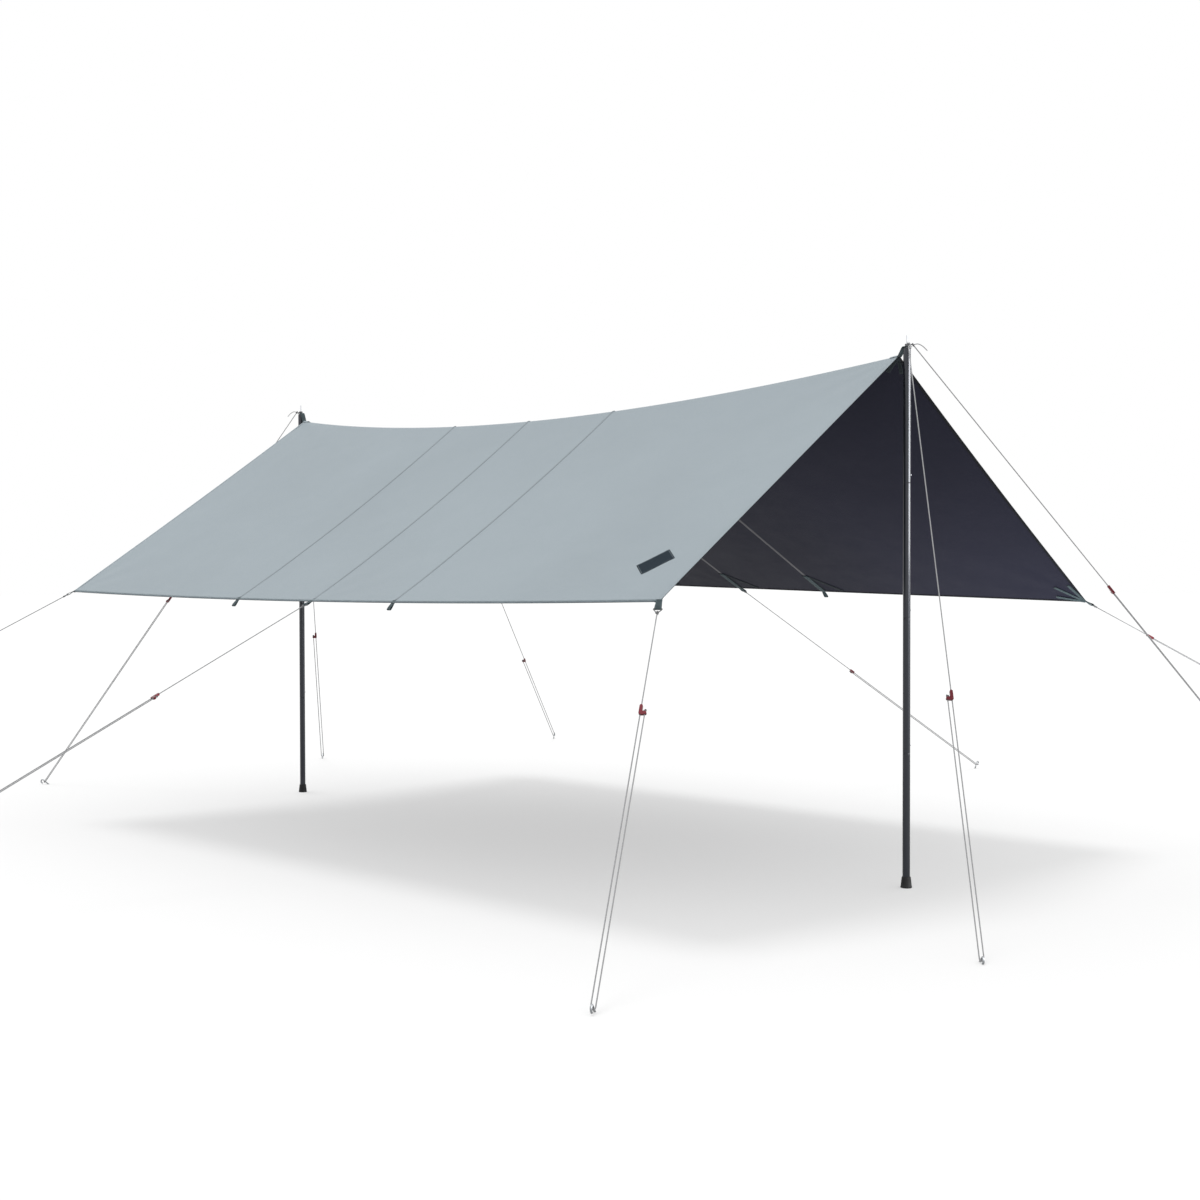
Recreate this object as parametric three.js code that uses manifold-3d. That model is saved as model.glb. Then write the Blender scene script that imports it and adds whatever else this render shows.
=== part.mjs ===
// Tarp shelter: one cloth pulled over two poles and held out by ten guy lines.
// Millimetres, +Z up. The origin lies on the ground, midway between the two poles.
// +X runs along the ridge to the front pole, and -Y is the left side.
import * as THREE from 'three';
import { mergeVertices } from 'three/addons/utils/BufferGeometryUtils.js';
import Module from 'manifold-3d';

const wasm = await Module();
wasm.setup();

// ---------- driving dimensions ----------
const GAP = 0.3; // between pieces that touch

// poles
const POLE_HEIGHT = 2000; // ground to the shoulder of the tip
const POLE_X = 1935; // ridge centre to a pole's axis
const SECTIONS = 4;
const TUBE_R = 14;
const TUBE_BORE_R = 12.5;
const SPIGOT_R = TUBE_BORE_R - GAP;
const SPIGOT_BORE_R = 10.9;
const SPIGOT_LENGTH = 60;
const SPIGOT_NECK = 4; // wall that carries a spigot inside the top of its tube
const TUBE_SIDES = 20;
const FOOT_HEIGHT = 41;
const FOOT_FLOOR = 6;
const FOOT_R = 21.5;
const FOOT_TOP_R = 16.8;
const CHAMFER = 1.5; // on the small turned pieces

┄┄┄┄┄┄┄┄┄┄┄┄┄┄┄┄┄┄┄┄

- **What needs to be done**:
Repeat the material word for word, in full.

- **Task solution**:
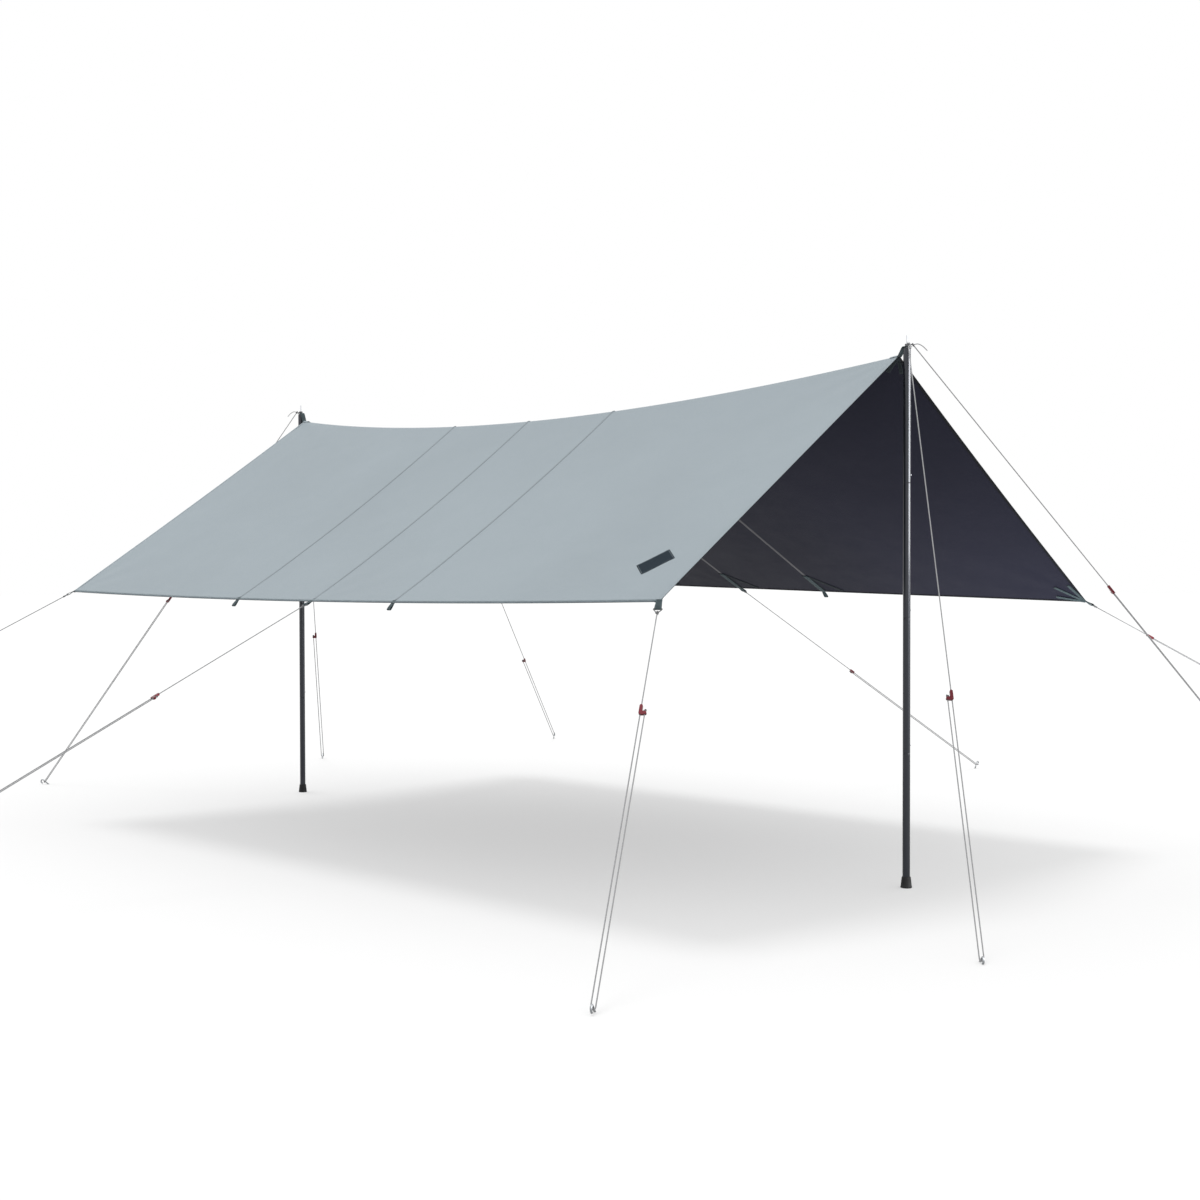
Recreate this object as parametric three.js code that uses manifold-3d. That model is saved as model.glb. Then write the Blender scene script that imports it and adds whatever else this render shows.
=== part.mjs ===
// Tarp shelter: one cloth pulled over two poles and held out by ten guy lines.
// Millimetres, +Z up. The origin lies on the ground, midway between the two poles.
// +X runs along the ridge to the front pole, and -Y is the left side.
import * as THREE from 'three';
import { mergeVertices } from 'three/addons/utils/BufferGeometryUtils.js';
import Module from 'manifold-3d';

const wasm = await Module();
wasm.setup();

// ---------- driving dimensions ----------
const GAP = 0.3; // between pieces that touch

// poles
const POLE_HEIGHT = 2000; // ground to the shoulder of the tip
const POLE_X = 1935; // ridge centre to a pole's axis
const SECTIONS = 4;
const TUBE_R = 14;
const TUBE_BORE_R = 12.5;
const SPIGOT_R = TUBE_BORE_R - GAP;
const SPIGOT_BORE_R = 10.9;
const SPIGOT_LENGTH = 60;
const SPIGOT_NECK = 4; // wall that carries a spigot inside the top of its tube
const TUBE_SIDES = 20;
const FOOT_HEIGHT = 41;
const FOOT_FLOOR = 6;
const FOOT_R = 21.5;
const FOOT_TOP_R = 16.8;
const CHAMFER = 1.5; // on the small turned pieces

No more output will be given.